In developing the roadmap, you may decide the first year or two will be for cleaning up the data, standing up the system, and getting core applications running.  The following years could then be for more advanced applications such as FLISR and VVO according to costs and benefits. Other items for consideration when developing your business case and roadmap:

  • The timing and cost to deploy devices in the field (load tap changers, voltage regulators, capacitor banks, line sensors)
  • Telecommunications to field devices 
  • Resources to support implementation and ongoing operations of the ADMS
  • Year by year rollout of feeders and substations to be included for VVO and FLISR
  • Hybrid solutions—for example, using vendor off-the-shelf ADMS solution but integrating a stand-alone (separate vendor or homegrown) FLISR or VVO solution
  • Utilize or replace/upgrade existing systems, such as OMS and EMS

After developing a roadmap, you can issue a request for information (RFI) to assist in developing a request for proposals (RFP).

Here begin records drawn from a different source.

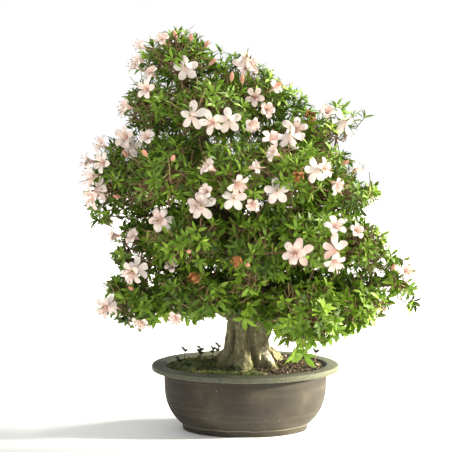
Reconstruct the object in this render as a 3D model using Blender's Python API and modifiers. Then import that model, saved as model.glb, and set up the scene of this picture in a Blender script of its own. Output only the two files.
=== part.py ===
"""A flowering azalea bonsai in an oval stoneware pot. Metres, +Z up, standing on z = 0.

The pot, its drainage pieces, the soil and the moss are built from the pot's own sizes. The wood is one
grown piece: trunk, surface roots and one limb to each mass of leaves. Each mass of leaves is a plain
closed pad with the true outer shape. Flat faces part it from its neighbours, and it is cut where wood
passes through it. The large open flowers sit just off the pads.
"""

import math

import bmesh
import bpy
from mathutils import Matrix, Vector, noise
from mathutils.bvhtree import BVHTree

# Pot, over its rim
POT_LENGTH = 0.300
POT_WIDTH = 0.218
POT_HEIGHT = 0.106
LIP_OVERHANG = 0.0195
LIP_THICKNESS = 0.009
LIP_ROUND = 0.002
LIP_FLARE = 0.007  # how far the inside edge opens out below the lip's top
WALL = 0.008
FLOOR = 0.010
FOOT_HEIGHT = 0.011
FOOT_LENGTH = 0.200
FOOT_SLOPE = 0.0035
FOOT_RING = 0.008
FOOT_RECESS = 0.006
BELLY_POWER = 3.7  # higher brings the body out to its full width sooner above the foot
POT_STEPS = 36

# Drainage
DRAIN_RADIUS = 0.009
DRAIN_SPREAD = 0.045  # from the pot's middle to each hole
SCREEN_SIDE = 0.034
SCREEN_THICKNESS = 0.0012
SCREEN_HOLES = 4
SCREEN_HOLE = 0.0055
SCREEN_PITCH = 0.008
WIRE_RADIUS = 0.0006
GRIT_DEPTH = 0.012

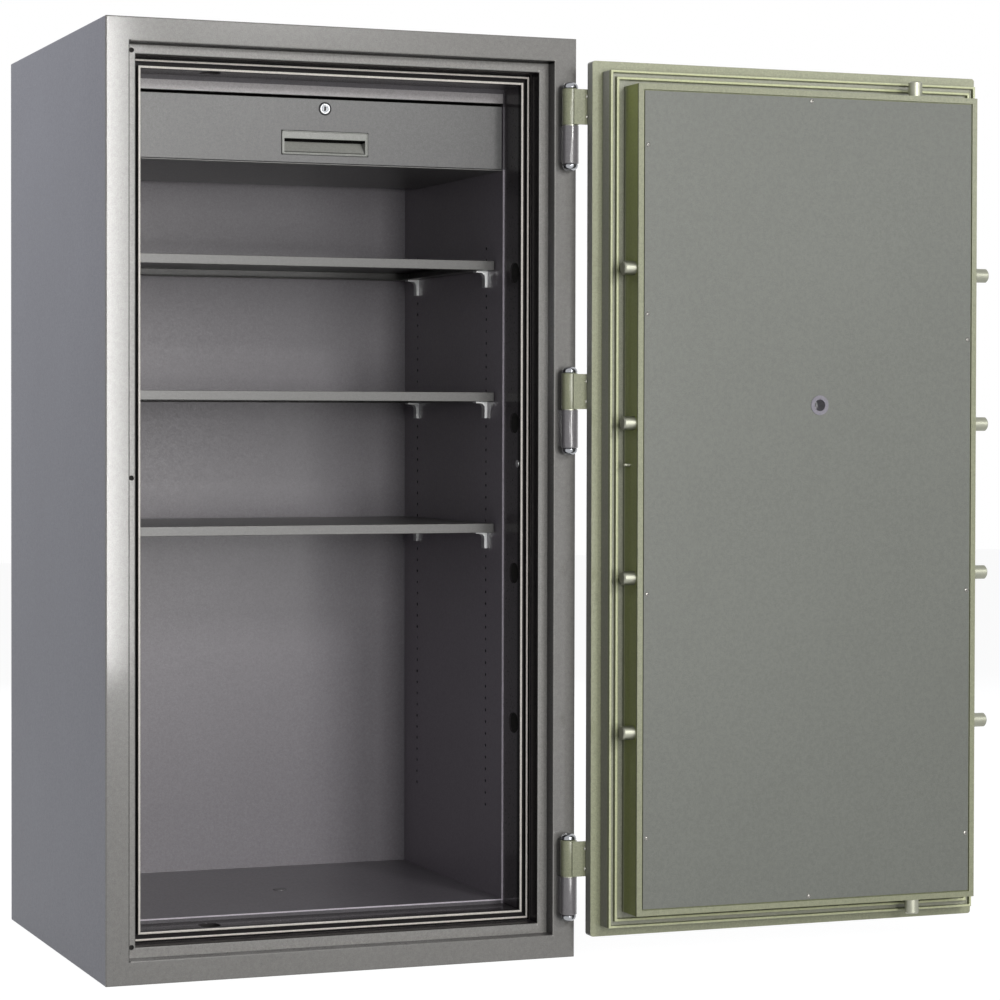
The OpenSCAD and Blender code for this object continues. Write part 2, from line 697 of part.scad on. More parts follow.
// Upper knuckle and the leaf welded on the door's face
module hinge_leaf(zj) {
    z0 = zj + ring_t + axial_gap;
    color(olive) on_door() difference() {
        union() {
            translate([axis_x, axis_y, z0]) cylinder(d = barrel_d, h = knuckle_up - 1.5);
            translate([axis_x, axis_y, z0 + knuckle_up - 1.5])
                cylinder(d1 = barrel_d, d2 = barrel_d - 3, h = 1.5);
            block(door_w / 2 - leaf_l, axis_x, -plate_proud - leaf_t, -plate_proud, z0, z0 + knuckle_up - 1.5);
        }
        translate([axis_x, axis_y, z0 - 1]) cylinder(d = hinge_pin_d + 0.1, h = knuckle_up + 2);
    }
}
module hinge_leaf_top() hinge_leaf(hinge_zs[0]);
module hinge_leaf_middle() hinge_leaf(hinge_zs[1]);
module hinge_leaf_bottom() hinge_leaf(hinge_zs[2]);

module hard_plate() color(dark) on_door() difference() {
    block(-guard_w / 2, guard_w / 2, tray_v, plate_v, case_z - guard_h / 2, case_z + guard_h / 2);
    pin_y(0, dial_z, tray_v - 1, plate_v + 1, dial_pin_d + 2 * run_gap);
}

case_v1 = plate_v + 30;
module lock_case() color(bright) on_door() difference() {
    block(-lock_w / 2, lock_w / 2, plate_v, case_v1, lock_low, lock_low + lock_h);
    pin_y(0, dial_z, plate_v - 1, plate_v + 16, dial_pin_d + 2 * run_gap);
    block(-12.8, 12.8, layer_a - 2.3, layer_a + layer_t + 2.3, lock_low - 1, lock_low + 27.5);
    pin_y(key_x, key_z, case_v1 - 6, case_v1 + 1, 12);
}
module lock_bolt() color("goldenrod") on_door()
    block(-12.5, 12.5, layer_a - 2, layer_a + layer_t + 2, lock_low - 2, lock_low + 27);

module dial_ring() color(bright) on_door() translate([0, yf - plate_proud, dial_z]) rotate([90, 0, 0])
    difference() {
        rotate_extrude() polygon([[5, 0], [dial_d / 2 + 16, 0], [dial_d / 2 + 16, 3],
            [dial_d / 2 + 11, 9], [dial_d / 2 + 1.5, 9], [dial_d / 2 + 1.5, 5], [5, 5]]);
    }

// Skirt, and a fluted grip on it
module dial() color(dark) on_door() translate([0, yf - plate_proud - 5.4, dial_z]) rotate([90, 0, 0])
    difference() {
        union() {
            rotate_extrude() polygon([[0, 0], [dial_d / 2 - 1, 0], [dial_d / 2, 1.5], [dial_d / 2 - 1, 6],
                [dial_d / 4 + 4, 12], [dial_d / 4 + 0.8, 15], [0, 15]]);
            translate([0, 0, 14]) linear_extrude(19) polygon([for (i = [0 : 2 * dial_flutes - 1])
                (dial_d / 4 - (i % 2) * 1.2) * [cos(i * 180 / dial_flutes), sin(i * 180 / dial_flutes)]]);
            rotate_extrude() polygon([[0, 31], [dial_d / 4 - 2, 31], [dial_d / 4 - 2, 33], [dial_d / 4 - 4, 35], [0, 35]]);
        }
        translate([0, 0, -1]) cylinder(d = dial_pin_d + 0.1, h = socket_l + 1);
    }

module dial_spindle() color(bright) on_door()
    pin_y(0, dial_z, -plate_proud - 5.4 - socket_l + 0.3, plate_v + 15, dial_pin_d);

module handle_rose() color(bright) on_door() difference() {
    pin_y(-handle_off, mid_z, -plate_proud - 8, -plate_proud, 62);
    pin_y(-handle_off, mid_z, -plate_proud - 9, 1, spindle_d + 2 * run_gap);
}

// Hub with a socket, and a turned lever that swells towards its end
module handle() color(bright) on_door() difference() {
    union() {
        translate([-handle_off, yf - plate_proud - 8.4, mid_z]) rotate([90, 0, 0])
            rotate_extrude() polygon([[0, 0], [24, 0], [25, 2], [23, 14], [20, 36], [16, 42], [0, 42]]);
        translate([-handle_off, yf - plate_proud - 33, mid_z]) rotate([0, 90, 0])
            rotate_extrude() polygon([[0, 0], for (k = [0 : 12])
                [8.6 - 1.8 * sin(k * 22), k * (lever_l - 8) / 12],
                for (a = [20 : 20 : 80]) [9.5 * cos(a), lever_l - 8 + 8 * sin(a)], [0, lever_l]]);
    }
    pin_y(-handle_off, mid_z, -plate_proud - 8.4 - socket_l, -plate_proud - 8, spindle_d + 0.1);
}

function disc_x(a, r) = -handle_off + r * cos(a);
function disc_z(a, r) = mid_z + r * sin(a);
latch_a = 90 + turn / 2;
hinge_a = 270 + turn / 2;
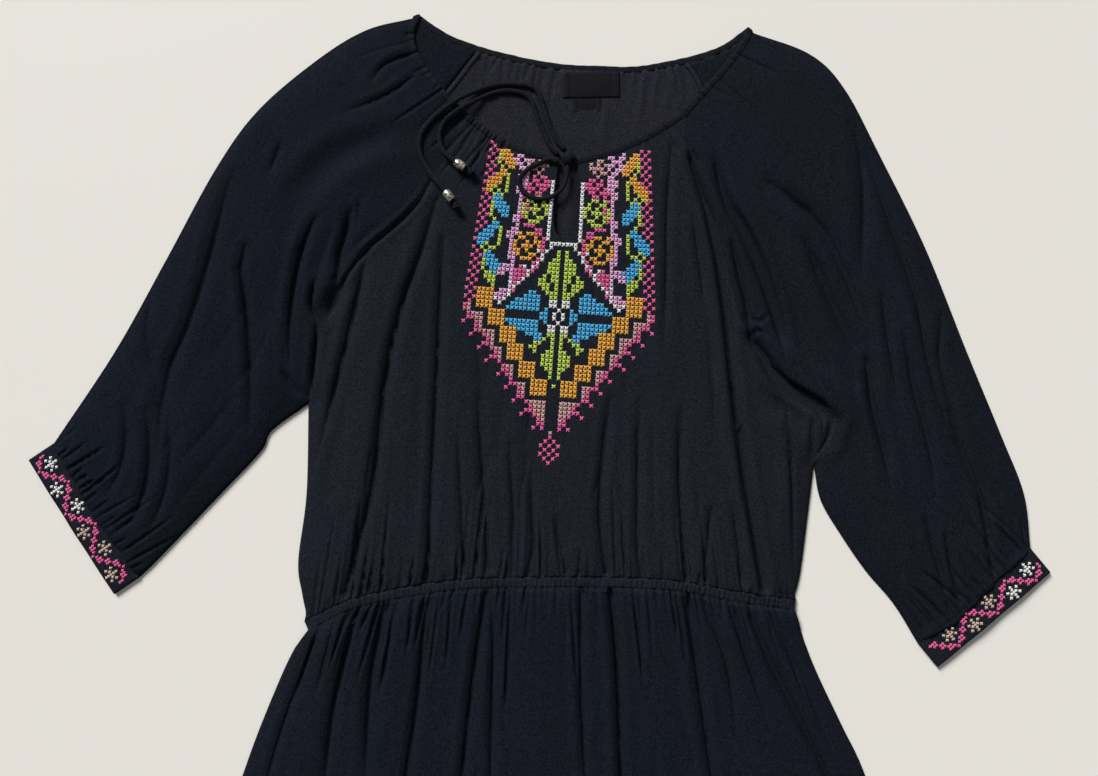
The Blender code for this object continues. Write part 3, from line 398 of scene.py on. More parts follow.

For developing the RFI/RFP identify:

  • All the use cases, functional and technical requirements, architecture, and external systems that will need to be integrated with the ADMS. All stakeholders across the utility should be involved in this process (operators, engineers, security, IT, etc.)
  • Issue the RFP to vendors
  • Evaluate the responses against requirements to shortlist the vendors and then schedule demonstrations
  • Select the vendor that satisfies the majority of your RFP criteria

Conclusion

Navigating upgrades to an ADMS can be challenging due to a lack of clear and consistent definitions of an ADMS. Implementation of an ADMS can be a very lengthy process due to complex integrations and dependence on accurate data. However, a prioritized plan will help bring value to customers and stakeholders earlier in the journey. In the end, utilities will be better prepared to adapt to increasing levels of distributed generation and changes in customer load while providing safer, more reliable service.